A former editor of the New York Times has made a scathing attack on the paper's confession on Wednesday that it was insufficiently rigorous in its reporting in the run-up to the Iraq war, when he was at the helm.

Howell Raines was sacked last year after it was revealed that a reporter, Jayson Blair, had fabricated many of his stories.

Yesterday he defended himself against the implicit accusation that his aggressive management style had led to the paper running stories which were not adequately sourced or substantiated.

"My feeling is that no editor did this kind of reckless rushing while I was executive editor," he told the Los Angeles Times.

"I can tell you positively that in 25 years on the Times and in 21 months as executive editor, I never put anything into the paper before I thought it was ready."

Mr Raines particularly supported the work of the paper's bio-terrorism expert, Judith Miller, whose stories have been criticised for relying on the discredited Ahmad Chalabi as their principal and at times only source.

The responsibility for her mistakes, Mr Raines said, should be apportioned among those who supervised her work.

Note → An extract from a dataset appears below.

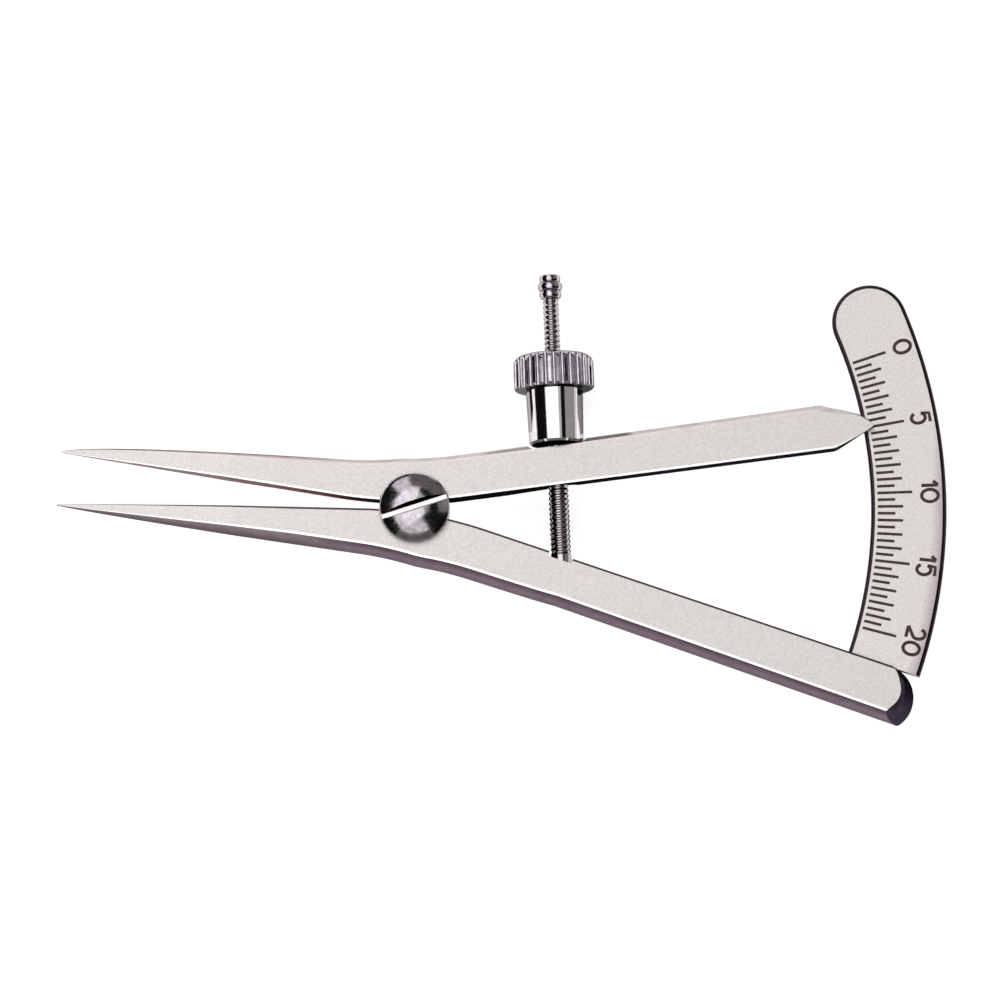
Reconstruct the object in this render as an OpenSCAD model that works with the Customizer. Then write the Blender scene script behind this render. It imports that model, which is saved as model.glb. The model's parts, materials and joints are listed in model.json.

Of the five articles singled out for criticism, Ms Miller wrote or co-wrote three of them.

"Any of the 30 or so people who sat in our front-page meetings during the run-up to the Iraq invasion and the first phase of the war can attest to the seriousness with which everyone took the story," he said.

In a rare extended correction, signed by the editors and entitled The Times and Iraq, the New York Times said on Tuesday: "Looking back, we wish we had been more aggressive in re-examining the claims as new evidence emerged - or failed to emerge."

The note appeared to signify a candid re-examination of the paper's coverage, which many have accused of too readily accepting the Bush administration's rationale for the war.

But some inside the paper believe it was also an attempt to reckon with its recent troubled past, which has now reopened old wounds.

Although it was the Blair scandal which caused the crisis that led to Mr Raines' dismissal, few believe it would have happened had it not been for his troubled relationship with his staff before that.